Come se non bastasse né Jonathan né sua madre sembrano essere persone facili.

 Sua madre trova un uomo peggio dell’altro, lui è uno di quei bambini, poi adulti, con dei tratti vagamente ossessivi: arde di passione per certe passioni futili che però, nell’immediato, gli portano conforto.

 Del resto, dovremmo provare a esser noi dei ragazzini gay in una periferia machista degli anni ’90.

 Ecco, la storia di questa sua vita è talmente scritta bene, talmente folgorante, talmente vera in un mare di finte vite fantasticate (poche cose sono irritanti come i benestanti che immaginano come debbano essere i poveri) da rendere questo libro davvero bellissimo.

 Il racconto della malattia è un pretesto quasi inutile e sbiadisce davanti alla splendida narrazione di un’infanzia e un’adolescenza di periferia di cui esistono tanti racconti falsi, ora troppo crudi, ora troppo edulcorati, ora troppo edificanti o didascalici, ora troppo pesanti e cruenti. 

 Tanto che forse l’unica parte debole del libro sono proprio le ultimissime pagine, quando quell'affresco di una vita come tante, così piccola eppure carica di dolore, forza ed energia, viene inghiottito dal racconto sul coming out della malattia.

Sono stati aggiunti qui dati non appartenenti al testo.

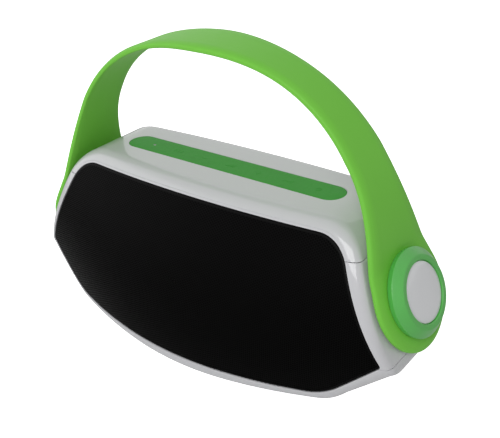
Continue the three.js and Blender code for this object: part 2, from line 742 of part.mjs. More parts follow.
// Places a geometry built with +Z out of the back and +Y up, at a height on the rear plane.
function onBack(geometry, x, z, out = 0) {
  geometry.translate(0, 0, out).rotateZ(PI).rotateX(backLean - PI / 2);
  return geometry.translate(x, backY(x, z), z);
}

function screwAt(place, x, z, out) {
  const profile = [
    [0, -screw.length], [screw.shank, -screw.length], [screw.shank, -screw.headHeight],
    [screw.head, -screw.headHeight], [screw.head, -0.4], [screw.head - 0.6, 0], [0, 0],
  ];
  return place(turned(profile, 10), x, z, out);
}

function rearPlate() {
  return slab(
    outline(inset(bodyCorners(), backBorder + gap)),
    moved(backY, -panelRecess - panelThickness), moved(backY, -panelRecess), true, true,
  );
}

function buildRear() {
  const outer = { x: bay.width + 2 * bay.wall, y: bay.height + 2 * bay.wall };
  const floorOut = -panelRecess - bay.depth;
  const pocket = box(outer.x, outer.y, bay.depth + bay.wall, 0, 0, floorOut + (bay.depth - bay.wall) / 2);
  const room = box(bay.width, bay.height, bay.depth + 10, 0, 0, floorOut + (bay.depth + 10) / 2);
  const portHoles = ports.map((port) => box(port.width, port.height, 20, port.x, 0, floorOut));
  const headHoles = rearScrews.flatMap(([x, z]) => [
    onBack(turned(discProfile(screw.head + gap, -screw.headHeight - gap, 10), 12), x, z, -panelRecess),
    onBack(turned(discProfile(screw.shank + gap, -20, 1), 12), x, z, -panelRecess),
  ]);
  const corners = [-1, 1].flatMap((across) => [-1, 1].map((up) => [across, up]));
  const posts = corners.map(([across, up]) => {
    const post = turned(discProfile(3, -panelRecess - boardStandOff + gap, -panelRecess - 2), 12);
    return onBack(post.translate(across * mainBoard.postX, up * mainBoard.postUp, 0), 0, mainBoard.z);
  });
  const plate = join(rearPlate(), onBack(pocket, 0, bay.z), ...posts);
  const cuts = [onBack(room, 0, bay.z), ...portHoles.map((hole) => onBack(hole, 0, bay.z)), ...headHoles];
  add("rear_panel", cut(plate, ...cuts), whitePlastic);
  rearScrews.forEach(([x, z], i) => {
    add(`rear_screw_${i + 1}`, screwAt(onBack, x, z, -panelRecess - 0.2), steel);
  });
  buildPorts(floorOut);
}

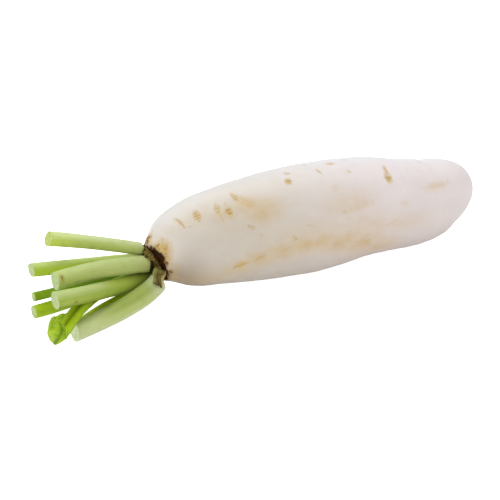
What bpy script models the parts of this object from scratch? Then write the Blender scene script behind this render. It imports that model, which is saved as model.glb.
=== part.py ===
"""A white radish lying on its side, with its crown, nine cut leaf stalks and withered leaf bases.

Metres, +Z up. +X runs from the crown to the tip. The origin is the middle of the small flat spot
that the root rests on.
"""

import math

import bmesh
import bpy
from mathutils import Vector

# Root: x, radius, y and z of its centre-line at each station, from the crown's edge to the tip
ROOT_STATIONS = (
    (-0.1215, 0.0155, -0.0065, 0.0304),
    (-0.1204, 0.0164, -0.0064, 0.0306),
    (-0.1165, 0.0193, -0.0059, 0.0317),
    (-0.1090, 0.0250, -0.0049, 0.0337),
    (-0.0970, 0.0292, -0.0034, 0.0362),
    (-0.0780, 0.0327, -0.0019, 0.0381),
    (-0.0450, 0.0363, -0.0006, 0.0382),
    (-0.0050, 0.0383, 0.0001, 0.0376),
    (0.0350, 0.0354, 0.0000, 0.0375),
    (0.0640, 0.0324, -0.0011, 0.0346),
    (0.0840, 0.0307, -0.0014, 0.0340),
    (0.0980, 0.0264, -0.0006, 0.0361),
    (0.1090, 0.0222, 0.0000, 0.0377),
    (0.1166, 0.0172, 0.0005, 0.0383),
    (0.1193, 0.0139, 0.0007, 0.0384),
    (0.1200, 0.0000, 0.0008, 0.0384),
)
ROOT_SIDES = 48
ROOT_RINGS = 54
SPAN_STEPS = 16

# Gentle waves in the skin: height, waves round the root, waves along it, phase
SKIN_WAVES = ((0.00030, 3, 2.0, 0.4), (0.00022, 5, 3.5, 2.1), (0.00018, 0, 9.0, 1.0))

# The waves fade out below this radius, and over this share of the root's length at the crown
FADE_RADIUS = 0.020
FADE_SHARE = 0.05

# Larger root scars as shallow dents: x, angle up from the front, length round, width along, depth
SCARS = (
    (-0.1030, 69, 0.016, 0.006, 0.0006),
    (-0.0610, 57, 0.014, 0.010, 0.0005),
    (-0.0250, 83, 0.009, 0.006, 0.0006),
    (0.0463, 63, 0.010, 0.006, 0.0007),
    (0.0830, 46, 0.012, 0.009, 0.0005),
    (-0.0480, 190, 0.012, 0.006, 0.0006),
    (0.0310, 225, 0.011, 0.006, 0.0006),
    (-0.0040, 148, 0.010, 0.006, 0.0005),
)

# Tail stub at the tip: how far it stands out and its radius
TAIL_LENGTH = 0.0012
TAIL_RADIUS = 0.0030
TAIL_TAPER = 0.7

# Crown: its axis, and height above the skin's edge and radius of the rings of its side
CROWN_AXIS = Vector((-0.970, -0.116, -0.213)).normalized()
CROWN_SIDE = ((0.0007, 0.0145), (0.0017, 0.0149), (0.0030, 0.0152))
CROWN_TOP = 0.0040
CROWN_TURN_RINGS = 4

# How the root draws in near the crown. Its underside sits higher: by how much at the skin's edge and
# how far from it, by how much under the shoulder and between which distances that fades, and over
# which sines of the angle round the root. The skin's edge reaches further up the crown round one
# clock angle: by how much, over what spread, and how far down the skin that is felt. The shoulder
# behind that swells: by how much outwards and up the crown, over what spread, and between which
# distances from the edge it rises and fades.
UNDER_LIFT = 0.0030
UNDER_REACH = 0.0220
SHOULDER_LIFT = 0.0009
SHOULDER_FADE = (0.0450, 0.0650)
UNDER_SINES = (-0.10, -0.80)
EDGE_SHIFT = 0.0024
EDGE_CLOCK = 100
EDGE_SPREAD = 22
EDGE_REACH = 0.0100
SWELL = 0.0007
SWELL_SPREAD = 34
SWELL_RISE = (0.0, 0.0030)
SWELL_FADE = (0.0090, 0.0220)

# Rim of old leaf bases round the crown's top: outer and inner radius, and its stretches that stand
# higher, as clock angle from, clock angle to and height
RIM_OUTER = 0.0151
RIM_INNER = 0.0138
RIM_STRETCHES = ((48, 88, 0.0068), (130, 200, 0.0060))
RIM_LOW = 0.0041
RIM_FADE = 10
RIM_ROUNDING = 0.0002
RIM_SHOULDER = 0.0007
RIM_RAGS = ((0.0004, 0.31), (0.0002, 0.83))
SCAR_SCALES = 9
SCALE_RELIEF = 0.0006
SCALE_MIDDLE = 0.4
SCALE_SLANT = 0.5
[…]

 Se c’è una cosa che questo libro riesce a dire è che le persone sono definite da laboriosi ricordi e non certo dagli accidenti disgraziati e occasionali della vita, così il fatto che quel finale sull’Hiv/Aids venga considerato superfluo è una schiacciante vittoria.

 Al lettore non interessa niente del perché e del per come Jonathan abbia deciso di parlarne (anche se questo ovviamente non vuol dire sminuire la portata di un gesto enorme), vuole solo conoscerlo ancora ancora e ancora meglio.

Ed è questo che fa la differenza tra un narratore occasionale e uno scrittore.